It's Jason's day out at Augusta; Garcia struggles

It's Jason's day out at Augusta; Garcia struggles

Golf Augusta Masters: Guan penalised but still makes cut

Jason Day put himself in prime position once again to end Australia's Masters jinx when he fired a four-under-par 68 to seize the lead at the halfway mark of the year's first major championship on Friday.

Day curled in a 13-foot birdie putt at the par-three 16th hole to break a three-way tie and finish at six-under-par 138 on a difficult day of swirling winds and tricky pin placements at Augusta National.

The 25-year-old Day, a runner-up in the Masters and US Open in 2011, wielded a hot putter to notch 10 one-putts in his quest to become the first Australian to claim a green jacket.

"Obviously there's a lot of pressure on my shoulders, being from Australia and no Australian has ever won the event," said Day, who withdrew from last year's Masters because of an ankle injury,” he added.

Day's right-to-left putt at 16 snapped a three-way tie at five-under with compatriot Marc Leishman and 1992 champion Fred Couples atop an impressive leaderboard.

The smooth-swinging Couples, 53, birdied the last for 71, while Leishman, the overnight co-leader after an opening 66, shot 73 to join him on 139.

Tiger Woods was part of a four-way logjam at five-under when he suffered a cruel bit of bad luck as his third shot into the par-five 15th struck the stick on the fly and rebounded back into the pond fronting the green.

Woods, who up until that point was the only player of 93 in the field without a bogey in his round, hit his fifth shot within three feet to save bogey.

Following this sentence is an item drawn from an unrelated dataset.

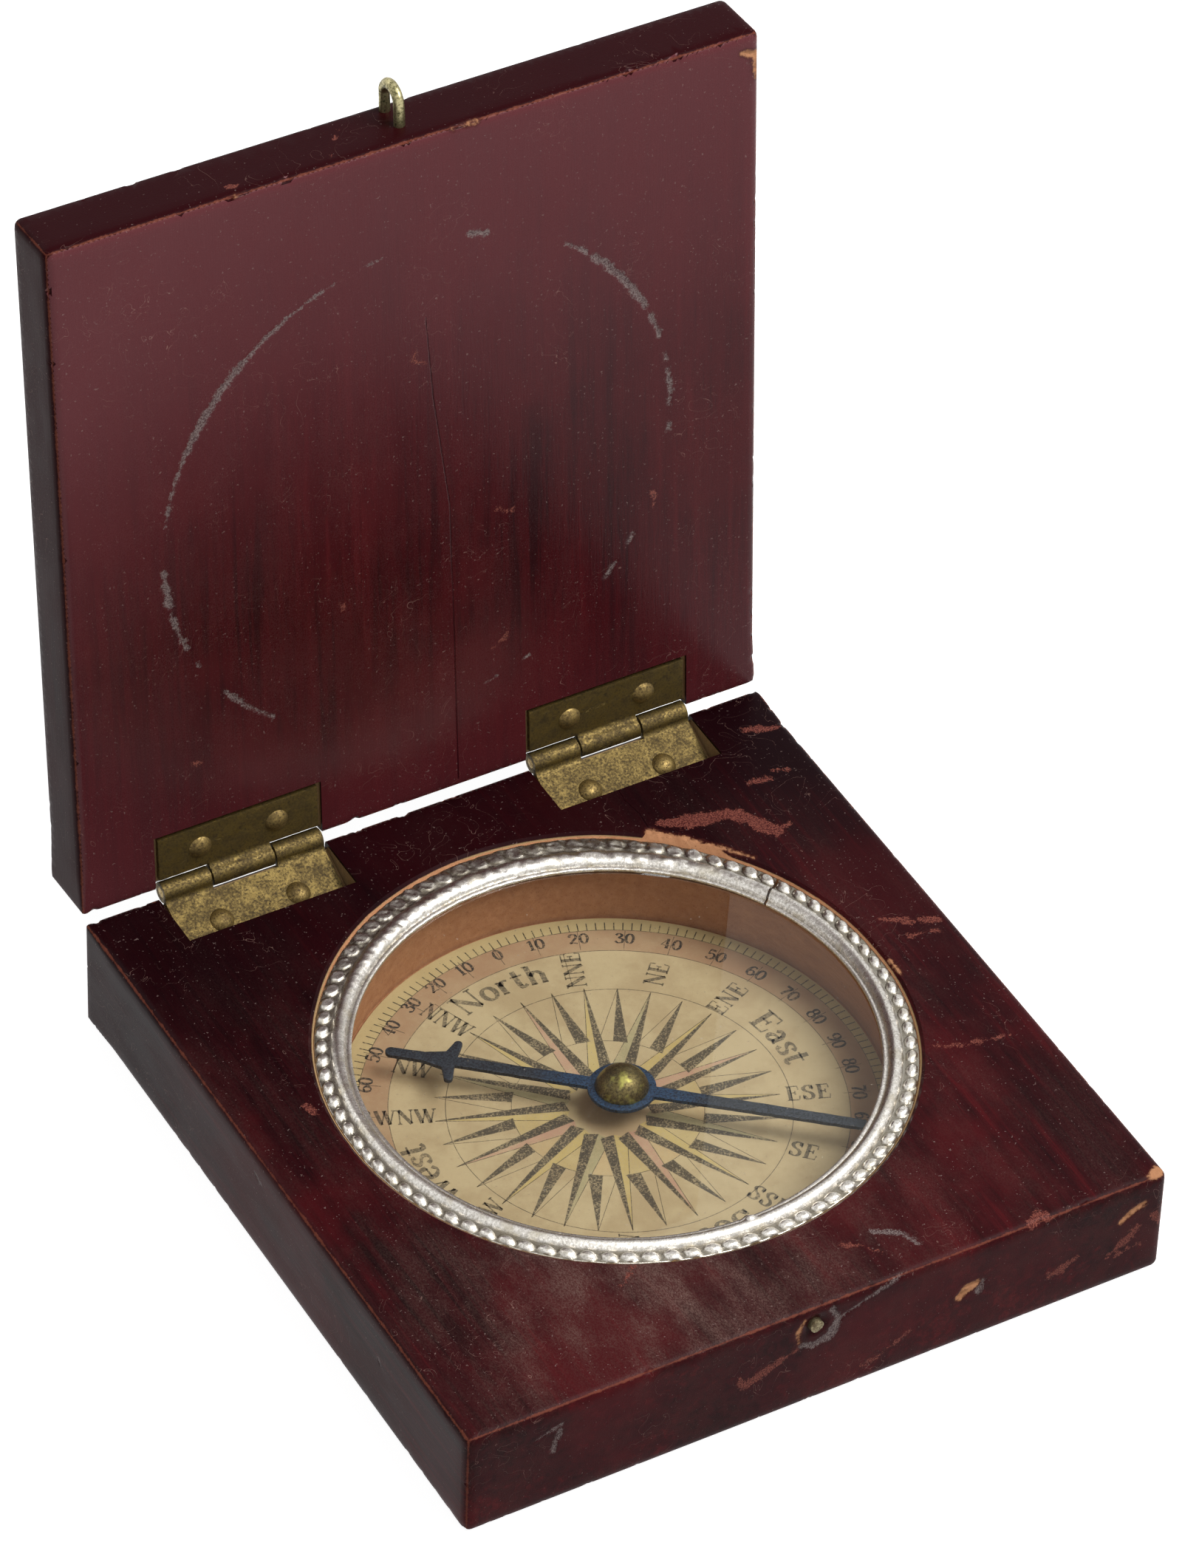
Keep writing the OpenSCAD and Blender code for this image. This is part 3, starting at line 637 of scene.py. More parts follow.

A three-putt at the 18th gave world number one Woods another bogey for a 71 that dropped him to three-under 141, three shots off the pace.

Angel Cabrera of Argentina, the 2009 Masters champion, made a sizzling finish to join a three-way tie on four under par with Jim Furyk (71) and Brandt Snedeker (70). Cabrera birdied four in a row and five of the last six holes for his 69.

Joining Woods on 141 were Australian Adam Scott (72), Britons Lee Westwood (71), Justin Rose (71) and David Lynn (73), American Jason Dufner (69) and KJ Choi of South Korea (71).

Sergio Garcia of Spain teed off with a share of the lead after his 66, but soared to a 76 to finish on two-under 142.

Day's missed birdie chance at 17 saved the day for China's 14-year-old Guan Tianlang, who posted a 75 that included a penalty stroke for slow play that put him at four-over 148.

Guan squeezed into weekend play by being within 10 shots of the lead. Also advancing to the last two rounds was 2012 winner Bubba Watson who shot 73 for his 148 total.

Sixty-one players made the cut.

Among those missing were former US Open winner Graeme McDowell (149) and his fellow Ryder Cup team-mate Ian Poulter (151), former British Open winner Louis Oosthuizen (150) and U.S. Open champion Webb Simpson (149).

Leading scores (after 36 holes): 138: Jason Day (Aus); 139: Fred Couples (US), Marc Leishman (Aus); 140: Angel Cabrera (Arg), Jim Furyk (US), Brandt Snedeker (US); 141: Adam Scott (Aus), Jason Dufner (US), David Lynn (Gbr), Lee Westwood (Gbr), Justin Rose (Gbr), KJ Choi (Kor), Tiger Woods (US); 142: Gonzalo Fernandez-Castano (Esp), Bernhard Langer (Ger), Sergio Garcia (Esp), Rory McIlroy (Gbr), Charl Schwartzel (RSA), John Senden (Aus); 143: Trevor Immelman (RSA), Steve Stricker (US), Dustin Johnson (US), Bill Haas (US), Matt Kuchar (US), Ryan Moore (US), Luke Donald (Gbr).


Woods avoids disqualification

Tiger Woods avoided possible disqualification from the Masters on Saturday when he was assessed a two-stroke penalty for taking an improper drop during Friday's second round.

The World No 1 earned his reprieve after being reviewed by officials for a penalty drop he took at the par-five 15th.

Woods suffered a freakish bounce with his third shot at the hole when his approach struck the flagstick before ricocheting backwards off the green and then down the slope into Rae's Creek.

Instead of going to the drop area on the far side of the water, he chose to play his fifth shot from the same place as his third.